Ever wonder what makes for a terrific speech? I read somewhere about a formula for preparing a speech based on predictable audience reactions, no matter the topic, group, location, time of day/year or anything else. The recommended formula suggests organizing a talk to respond to four universal audience reactions, as follows:
For a speaker to succeed, he/she must address these audience reactions. For example, the first step (to meet the "Ho Hum!" challenge) is to START A FIRE. This means "kindle a quick flame of spontaneous interest" in the first sentence out of your mouth. Do NOT let them sustain the "ho hum" response once you begin. They may be bored by the time you arrive, but put a stop to it the instant you begin speaking.
I like this part of the formula. What's more, I plan to begin with this in mind. If any of the Tuckahoo ladies is feeling "Ho Hum" when I reach the podium, I plan to give her an attitude adjustment with my big opening. Want to know what it is? I know you do, so imagine you are a member of the Tuckahoo Women's Club, and you are sitting in an elegant country club auditorium, awaiting for my first words.)
Most of you would rather die than pose naked in front of this room. Am I right about this? How many, given the choice of death or nudity, would choose death? What's so awful about standing nekked before the Tuckahoo Women's Club, besides the fact that it's probably illegal, immoral, indecent and inappropriate?
Let me guess what you assume is so awful about standing nekked in front of the Tuckahoo ladies association. You would be worried that SOME Club members might be a little judgmental. They might think your buns are too big, or you sag in some places, or for some odd reason you're worried that you simply would not look dignified in the buff! Am I right about this?
That is my response to the "Ho Hum" part of the great speech formula. How am I doing so far?

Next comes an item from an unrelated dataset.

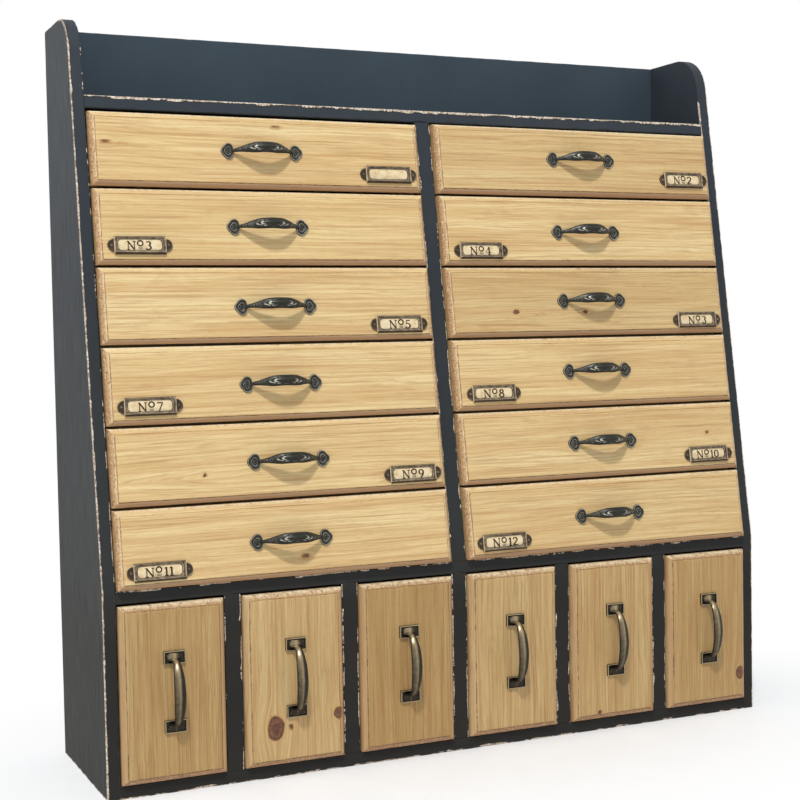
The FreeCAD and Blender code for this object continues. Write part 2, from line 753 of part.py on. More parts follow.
def strap_pull():
    """A strap bent to a D between two rimmed plates, pinned at their corners."""
    body = new_body("strap_pull")
    sections = []
    for number, share in enumerate(STRAP_STATIONS):
        squareness = 1 - abs(share) ** 3
        fullness = 1 - share ** 2
        sketch = sketch_on(body, f"strap_section_{number}", "XY_Plane", f"{share} * strap_half_span")
        rise = f"-(strap_foot_rise + {squareness} * (strap_rise - strap_foot_rise))"
        depth = f"(strap_end_half_depth + {fullness} * (strap_mid_half_depth - strap_end_half_depth))"
        width = f"(strap_end_half_width + {fullness} * (strap_mid_half_width - strap_end_half_width))"
        add_ellipse(sketch, "0", rise, width, depth)
        sections.append(sketch)
    loft(body, sections, "strap_bar")
    for end, way in (("lower", -1), ("upper", 1)):
        near = f"{way} * ({STRAP_PLATE_MIDDLE} - strap_plate_height / 2)"
        far = f"{way} * ({STRAP_PLATE_MIDDLE} + strap_plate_height / 2)"
        plate = sketch_on(body, f"strap_{end}_plate_sketch", "XZ_Plane")
        add_loop(plate, [
            ("-strap_plate_width / 2", near),
            ("strap_plate_width / 2", near),
            ("strap_plate_width / 2", far),
            ("-strap_plate_width / 2", far),
        ])
        pad(body, plate, f"strap_{end}_plate", "strap_plate - strap_sink")
        rim = sketch_on(body, f"strap_{end}_rim_sketch", "XZ_Plane")
        for inset in ("0", "strap_rim"):
            add_loop(rim, [
                (f"-(strap_plate_width / 2 - {inset})", f"{near} + {way} * {inset}"),
                (f"strap_plate_width / 2 - {inset}", f"{near} + {way} * {inset}"),
                (f"strap_plate_width / 2 - {inset}", f"{far} - {way} * {inset}"),
                (f"-(strap_plate_width / 2 - {inset})", f"{far} - {way} * {inset}"),
            ])
        pad(body, rim, f"strap_{end}_rim", "strap_plate")
    holes = sketch_on(body, "strap_holes_sketch", "XZ_Plane")
    pins = []
    for number, (across, up) in enumerate(STRAP_PIN_PLACES, 1):
        place = (f"{across} * strap_pin_reach", f"{up} * {STRAP_PIN_HEIGHT}")
        add_circle(holes, place[0], place[1], pierced("pin_shank"))
        pins.append(fastening(f"strap_pin_{number}", place[0], place[1], "(strap_plate - strap_sink)",
                              "pin_head", "pin_dome", "pin_shank", "pin_depth"))
    pocket(body, holes, "strap_holes", "2 * strap_plate", along_normal=True)
    return [body] + pins


# ---------------------------------------------------------------- label holders
LIP_TOP = "(-label_height / 2 + lip_height)"


def label_holder():
    """A framed window between two round ears, with a lip under it, and its two pins."""
    body = new_body("label_holder")
    ears = sketch_on(body, "label_ears_sketch", "XZ_Plane")
    for way in (-1, 1):
        add_circle(ears, f"{way} * ear_reach", "0", "ear_radius")
    frame = sketch_on(body, "label_frame_sketch", "XZ_Plane")
    add_loop(frame, box_profile(
        "-label_width / 2", "-label_height / 2",
        "label_width / 2", "label_height / 2",
    ))
    pad(body, frame, "label_frame_pad", "label_frame")
    pad(body, ears, "label_ears", "ear_plate")
    lip = sketch_on(body, "label_lip_sketch", "XZ_Plane")
    add_loop(lip, box_profile("-label_width / 2", "-label_height / 2", "label_width / 2", LIP_TOP))
    pad(body, lip, "label_lip", "lip_depth")
    window = sketch_on(body, "label_window_sketch", "XZ_Plane")
    add_loop(window, box_profile(
        "-window_width / 2", "window_raise - window_height / 2",
        "window_width / 2", "window_raise + window_height / 2",
    ))
    opened = pocket(body, window, "label_window", "2 * lip_depth", along_normal=True)
    corners = [
        (across * value("window_width / 2"), value(f"window_raise + {up} * window_height / 2"))
        for across in (-1, 1)
        for up in (-1, 1)
    ]

    def at_corner_x_z(point, x, z):
        return abs(point.x - x) < TOUCH and abs(point.z - z) < TOUCH

    def at_window_corner(edge):
        return any(ends_at(edge, lambda point: at_corner_x_z(point, x, z)) for x, z in corners)

    round_edges(body, opened, "label_window_corners", "window_round", at_window_corner)
    holes = sketch_on(body, "label_holes_sketch", "XZ_Plane")
    pins = []
    for number, way in ((1, -1), (2, 1)):
        add_circle(holes, f"{way} * label_pin_reach", "0", pierced("pin_shank"))
        pins.append(fastening(f"label_pin_{number}", f"{way} * label_pin_reach", "0", "ear_plate",
                              "pin_head", "pin_dome", "pin_shank", "pin_depth"))
    pocket(body, holes, "label_holes", "2 * lip_depth", along_normal=True)
    return [body] + pins


# ---------------------------------------------------------------- the twelve wide drawers
bow_pieces = bow_pull()
strap_pieces = strap_pull()
label_pieces = label_holder()

UPPER_MIDDLE = "(front_lift + upper_front_height / 2)"
LABEL_HEIGHT_UP = "(front_lift + label_rise)"
LABEL_PLACES = {
    "left": "(front_gap + label_from_left)",
    "right": f"({UPPER_OPENING} - front_gap - label_from_right)",
}

# The pulls and labels are set by hand, so each sits a little off its place: the pull's steps
# across and up, then the label's. A step is hand_step long.
HAND_SET = {
    1: (-3, 0, 0, 1),
    2: (4, 5, 1, 7),
    3: (-2, 1, 0, 3),
    4: (0, -2, 2, -3),
    5: (2, -4, -3, -3),
    6: (-1, 1, 0, -4),
    7: (1, -3, -1, 1),
    8: (-3, 2, 3, 1),
    9: (5, -1, 0, -2),
    10: (-6, 1, -5, 1),
    11: (-1, -2, -3, -2),
    12: (-5, -1, -2, -1),
}


def pull_place(number):
    """Where a wide drawer's pull sits, across and up from its opening's lower left corner."""
    across, up = HAND_SET[number][:2]
    return f"({UPPER_OPENING} / 2 + {across} * hand_step)", f"({UPPER_MIDDLE} + {up} * hand_step)"


def label_place(number, hand):
    """Where a wide drawer's label sits, across and up from its opening's lower left corner."""
    across, up = HAND_SET[number][2:]
    return f"({LABEL_PLACES[hand]} + {across} * hand_step)", f"({LABEL_HEIGHT_UP} + {up} * hand_step)"


def upper_holes(number, hand):
    """The pilot holes in a wide front: two for the pull's screws, two for the label's pins."""
    pull_across, pull_up = pull_place(number)
    label_across, label_up = label_place(number, hand)
    pull_holes = [
        (f"{pull_across} + {way} * bow_screw_reach", pull_up, pierced("screw_shank"), "screw_depth")
        for way in (-1, 1)
    ]
    pin_holes = [
        (f"{label_across} + {way} * label_pin_reach", label_up, pierced("pin_shank"), "pin_depth")
        for way in (-1, 1)
    ]
    return pull_holes + pin_holes


upper_blank = front_blank("upper_front", UPPER_OPENING, SLOPE, "upper_front_height", "upper_proud")


def upper_rear(row):
    """The far end of a row's drawer boxes, from the case front at that row's floor."""
    return f"({INNER_DEPTH} - rear_gap - {setback(floor_of(row))})"


def hang_on_front(label, pieces, across, up, column, row):
    """Sets metalwork on a wide drawer's leaning face."""
    metal = group(label, pieces)
    floor = floor_of(row)
    put(
        metal,
        f"{upper_left(column)} + {across}",
        f"{FRONT} + {setback(floor)} + {leaning('(-upper_proud)', SLOPE, up)}",
        f"{BEND} + {floor} + {up}",
        SLOPE,
    )


number = 0
for row in range(1, ROWS + 1):
    box = drawer_box(f"upper_box_row_{row}", UPPER_OPENING, SLOPE, "upper_proud", "upper_box_height",
                     upper_rear(row))
    for column in range(1, COLUMNS + 1):
        number += 1
        hand = "right" if row % 2 else "left"
        front = drilled_front(f"upper_front_{number:02d}", upper_blank, SLOPE, "upper_proud",
                              upper_holes(number, hand))
        drawer = group(f"upper_drawer_{number:02d}", [front] + box)
        floor = floor_of(row)
        put(drawer, upper_left(column), f"{FRONT} + {setback(floor)}", f"{BEND} + {floor}")
        hang_on_front(f"bow_pull_{number:02d}", bow_pieces, *pull_place(number), column, row)
        hang_on_front(f"label_holder_{number:02d}", label_pieces, *label_place(number, hand), column, row)

# ---------------------------------------------------------------- the six tall drawers
STRAP_MIDDLE = "(front_lift + lower_front_height / 2 + strap_lift)"

lower_blank = front_blank("lower_blank", LOWER_OPENING_WIDTH, NO_SLOPE, "lower_front_height", "lower_proud")
lower_front = drilled_front(
    "lower_front", lower_blank, NO_SLOPE, "lower_proud",
    [
        (
            f"{LOWER_OPENING_WIDTH} / 2 + {across} * strap_pin_reach",
            f"{STRAP_MIDDLE} + {up} * {STRAP_PIN_HEIGHT}",
            pierced("pin_shank"),
            "pin_depth",
        )
        for across, up in STRAP_PIN_PLACES
    ],
)
lower_box = drawer_box("lower_box", LOWER_OPENING_WIDTH, NO_SLOPE, "lower_proud", "lower_box_height",
                       f"({INNER_DEPTH} - rear_gap)")
for number in range(1, LOWER_COUNT + 1):
    drawer = group(f"lower_drawer_{number}", [lower_front] + lower_box)
    put(drawer, lower_left(number), FRONT, "base_board")
    pull = group(f"strap_pull_{number}", strap_pieces)
    put(pull, f"{lower_left(number)} + {LOWER_OPENING_WIDTH} / 2", f"{FRONT} - lower_proud",
        f"base_board + {STRAP_MIDDLE}")

# ---------------------------------------------------------------- check and export
doc.recompute()
for thing in doc.Objects:
    if "Invalid" in thing.State or "Error" in thing.State:
        raise RuntimeError(f"{thing.Name} is {thing.State}")
for thing in sub_parts:
    if thing.Shape.isNull() or not thing.Shape.isValid():
        raise RuntimeError(f"{thing.Label} has no valid shape")

os.makedirs("parts", exist_ok=True)
for thing in sub_parts:
    thing.Shape.exportStep(os.path.join("parts", thing.Label + ".step"))
    print(f"{thing.Label}: {len(thing.Shape.Solids)} solids, {thing.Shape.Volume / 1000:.1f} cm3")
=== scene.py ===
# %% [markdown]
# # A spice cabinet with eighteen drawers
#
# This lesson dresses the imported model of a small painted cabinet: a case in rubbed black paint, pine
# drawer fronts with a moulded edge, and pulls and card holders in dark brass. Every shape is worked out
# with numpy as a grid of points, in millimetres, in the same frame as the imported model: +X to the right,
# +Y to the back, +Z up, and the origin in the middle of the underside.

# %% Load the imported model
import math

import bpy
import numpy as np
from mathutils import Matrix, Vector


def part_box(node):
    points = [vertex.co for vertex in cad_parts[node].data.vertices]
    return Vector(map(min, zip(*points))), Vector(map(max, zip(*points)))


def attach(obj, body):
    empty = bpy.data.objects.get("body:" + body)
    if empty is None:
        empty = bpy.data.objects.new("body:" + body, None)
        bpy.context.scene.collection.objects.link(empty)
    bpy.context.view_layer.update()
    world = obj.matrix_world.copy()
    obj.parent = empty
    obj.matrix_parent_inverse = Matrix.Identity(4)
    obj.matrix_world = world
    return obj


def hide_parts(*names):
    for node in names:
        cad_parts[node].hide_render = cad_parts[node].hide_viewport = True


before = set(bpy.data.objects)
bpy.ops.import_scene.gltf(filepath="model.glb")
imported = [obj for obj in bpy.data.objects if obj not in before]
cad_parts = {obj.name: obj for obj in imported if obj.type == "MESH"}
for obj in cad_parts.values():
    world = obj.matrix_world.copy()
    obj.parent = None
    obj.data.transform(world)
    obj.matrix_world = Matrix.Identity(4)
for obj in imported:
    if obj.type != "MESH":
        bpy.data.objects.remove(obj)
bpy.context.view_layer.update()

# %% [markdown]
# ## Measures
#
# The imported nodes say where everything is, so the main measures are read from their boxes. Only what a box
# can't tell, such as how far the upper front leans back, is written down as a number.

# %% Measures of the case
MM = 0.001


def node_box(name):
    """Lowest and highest corner of a node, in millimetres."""
    low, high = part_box(name)
    return np.array(low) / MM, np.array(high) / MM


side_low, side_high = node_box("left_side")
CASE_LEFT, FRONT = side_low[0], side_low[1]
INNER_LEFT, BACK, CASE_TOP = side_high
BOARD = INNER_LEFT - CASE_LEFT
BEND = node_box("middle_shelf")[1][2]
RAIL_UNDER = node_box("middle_shelf")[0][2]
SHELF_UNDER = node_box("top_shelf")[0][2]
SHELF_TOP = node_box("top_shelf")[1][2]
INNER_BACK = node_box("back_panel")[0][1]
GALLERY_FACE = node_box("gallery_board")[0][1]
SHELF_SETBACK = 68.6             # how far the leaning front has gone back at the top shelf's upper face
SLOPE = SHELF_SETBACK / (SHELF_TOP - BEND)
ROWS = 6
COLUMNS = 2
TALL_DRAWERS = 6
DIVIDER = node_box("centre_divider")[1][0] * 2
UPPER_OPENING = -INNER_LEFT - DIVIDER / 2
ROW_PITCH = (SHELF_UNDER - BEND) / ROWS
TALL_DIVIDER = 16
TALL_OPENING = (-2 * INNER_LEFT - (TALL_DRAWERS - 1) * TALL_DIVIDER) / TALL_DRAWERS


def front_at(z):
    """Where the case's front is at height z: upright up to the bend, then leaning back."""
    return FRONT + SLOPE * np.maximum(z - BEND, 0)


print(f"case {-2 * CASE_LEFT:.0f} x {BACK - FRONT:.0f} x {CASE_TOP:.0f} mm, lean {SLOPE:.4f}")

# %% [markdown]
# ## From a grid of points to a closed skin
#
# A board, a bar or a plate is a row of rings, each ring a closed line of points. Joining ring to ring
# gives four-sided faces, and one flat face closes each end. A frame has no ends: its last ring meets its
# first. The sign of the enclosed volume says whether the faces point outwards, and where they don't they
# are turned. Numbers that belong to a point, such as its distance from a worn edge, go along as named
# values, which the finishes read later.


# %% Closed skins
def enclosed_volume(points, faces):
    """Volume inside a skin: the sum of the tetrahedra from the origin to each triangle of a face's fan."""
    total = 0.0
    for face in faces:
        corners = points[np.asarray(face)]
        first, second, third = corners[..., :1, :], corners[..., 1:-1, :], corners[..., 2:, :]
        total += np.sum(first * np.cross(second, third)) / 6
    return total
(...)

The second part of the formula calls for a response to the question, "Why bring that up?" Here, the need is to build a bridge. The formula assumes all listeners live on an island of their own interests. Yes, I probably will have their attention with my risqué opening. Now I have to justify it and respond to the next question on everyone's mind, namely, "why did I bring that up? How's this:
I bring this up because anyone who would choose death before doing a Full Monty in front of her Tuckahoo sisters needs to hear my speech today! You may never have to choose between nudity and death, but there are other, more applicable benefits from considering the issues raised by this question.
For starters, my remarks today might motivate you to decide to take fitness a bit more seriously. While you probably will never want to go naked in public, you may want to develop a level of fitness that you can be proud of, at any age. But, fitness is just the start of things that really matter. I have a larger agenda for you this afternoon. I needed first to get your attention. I also needed to assess the chances that you would be active participants in this presentation. ARE you willing to become involved in this talk?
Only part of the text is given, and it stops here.